La première cargaison d’armes de guerre avaient été acheminée dans la plus grande discrétion depuis le port de Nador, alors sous juridiction espagnole, où avait accosté la nuit du 30 mars 1955, le yacht «Dina», en provenance d’Alexandrie, traversant une partie de la Méditerranée en direction de la côte de Kebdana, à destination des combattants marocains et algériens, unis contre l’occupation, dans un significatif exemple de coopération.
Bref! La nuit du 1er au 2 octobre 1955, ce fut l’attaque simultanée des postes avancés des forces françaises dans un triangle de 30 kilomètres environ.
Le poste de Boured, fondé en 1926 par Henry de Bournazel sur un site défensif à proximité de la zone espagnole, est encerclé, puis occupé, entièrement détruit, les armes saisies, les soldats tués ou faits prisonniers alors que le capitaine Tadi avait trouvé la fuite avec les siens, via un tunnel souterrain.
Au même moment, Tizi Ouasli, situé à flanc de coteau est assailli et «sérieusement endommagé» bien qu’une information filtrée du côté français ait permis de «limiter les dégâts».
Sans oublier Aknoul, décrit à lui seul dans le journal Le Monde, comme «la base opérationnelle la plus importante des récentes opérations militaires dans le Rif».
Aknoul où tonnait le canon et la mitraillette au point où le journal France Soir écrive à ce propos: «l’évidence est là: il ne s’agit plus à présent au Maroc d’attentats individuels à la grenade de fabrication artisanale, mais de guerre, véritablement, avec des combattants armés et organisés».
Que l’on en juge au Moyen Atlas, où 2.000 combattants d’Imouzzer Marmoucha s’étaient emparés à la même date du poste français dans une action qualifiée par la presse coloniale, d’épisode le plus sanglant de l'insurrection du 2 octobre avec l’assassinat de dix Européens et de cinq goumiers ainsi que la saisie d’une grande quantité d'armes et de munitions!
«L'effet de surprise a été incontestable, lit-on dans La Vigie Marocaine.
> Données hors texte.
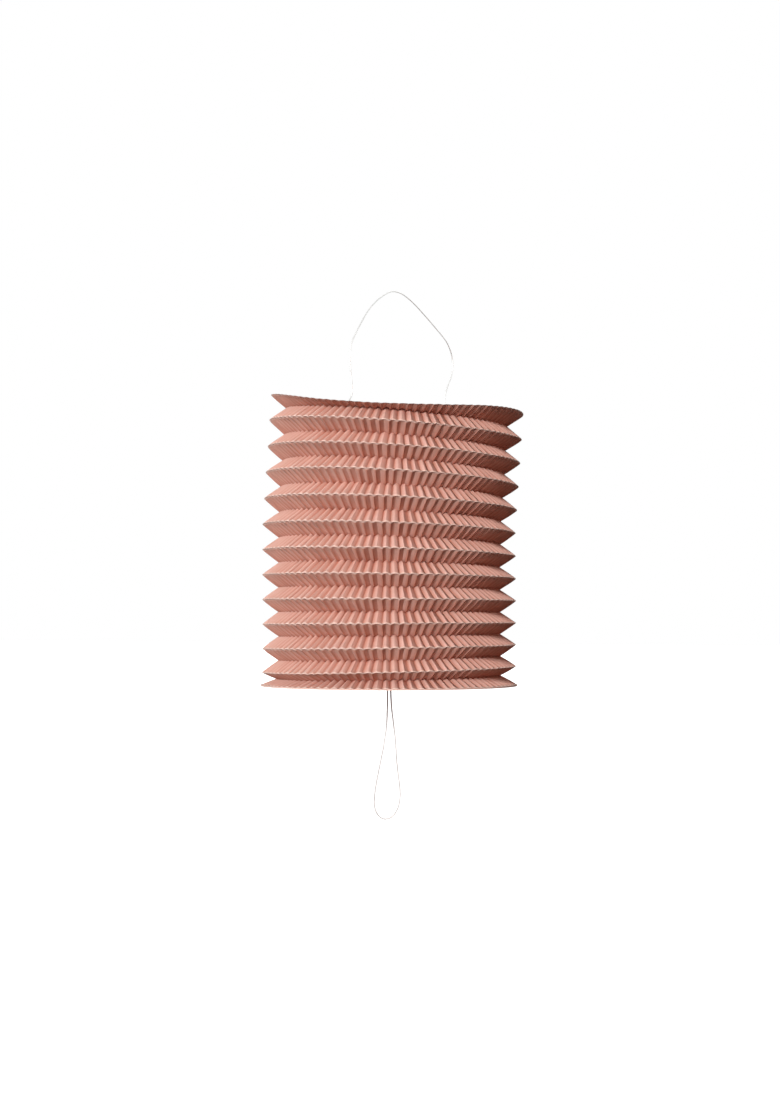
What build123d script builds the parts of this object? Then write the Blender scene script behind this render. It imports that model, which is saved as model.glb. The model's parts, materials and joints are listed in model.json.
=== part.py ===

La preuve est acquise que les tribus ont été armées grâce à une active contrebande d'armes en provenance de la zone espagnole vers la région des Marmoucha ainsi que par Guercif vers la moyenne Moulouya».
Des armes qui ont servi notamment à l'attaque de Berkine chez les Aït Warrayn et la destruction partielle du poste français.
Le 3 octobre, l’observatoire de Bouzineb, enclave française en zone espagnole, près d’Aknoul, est enlevé à son tour, joignant au mouvement, les Aït Ammart sous le commandement de Hajj Mohand Alloush al-Amarti.
En réaction, le 9 octobre, «une offensive de grande envergure à laquelle participent plus de 10.000 hommes, a été déclenchée, écrit La Vigie marocaine (…) Dix bataillons français participaient à l'opération de prise en tenaille de la tribu rebelle des Gzenaya: des convois massifs remontaient vers le Nord à partir de Fès et de Taza».
Sans oublier l’embargo imposé aux tribus Marmoucha et toutes les formes d’exactions qui n’ont épargné ni femmes, ni enfants.
Malgré la supériorité des troupes coloniales et de leurs armes sophistiquées, soutenues par l’aviation et les blindés, les combattants marocains, divisés en plusieurs commandos, continuèrent à opérer dans différents lieux, harcelant les convois et rompant les voies de communication, non seulement sur la bordure de la zone espagnole mais aussi à Tafoughalt dans l’Oriental, au Moyen Atlas et dans bien d’autres régions…
Dans sa contribution intitulée «La France et l'Espagne au Maroc pendant la période du Protectorat», Henry Marchat rapporte qu’en réponse aux accusations portées par le général Pierre Boyer de Latour contre l’Espagne, qui aurait aidé d’une certaine manière les rebelles (fait appuyé dans son ouvrage «Vérités sur l’Afrique du Nord»), l’observateur espagnol de l’ONU, M. de Erice, avait déclaré à New York que «la France n’ayant tenu aucun compte des droits de l’Espagne lors de la déposition du Sultan, ne pouvait guère s’attendre à une collaboration militaire pour réprimer une révolte qu’avait provoquée «sa stupide politique»».
Stupidité politique, certes, ne serait-ce que dans sa sous-estimation d’une telle symbiose, moteur d’un élan inéluctable vers la liberté, que rien ne pouvait plus arrêter, appuyé par les désertions en masse des goumiers marocains, annonçant par l’étendue de la Résistance, les prémices de la fin du Protectorat.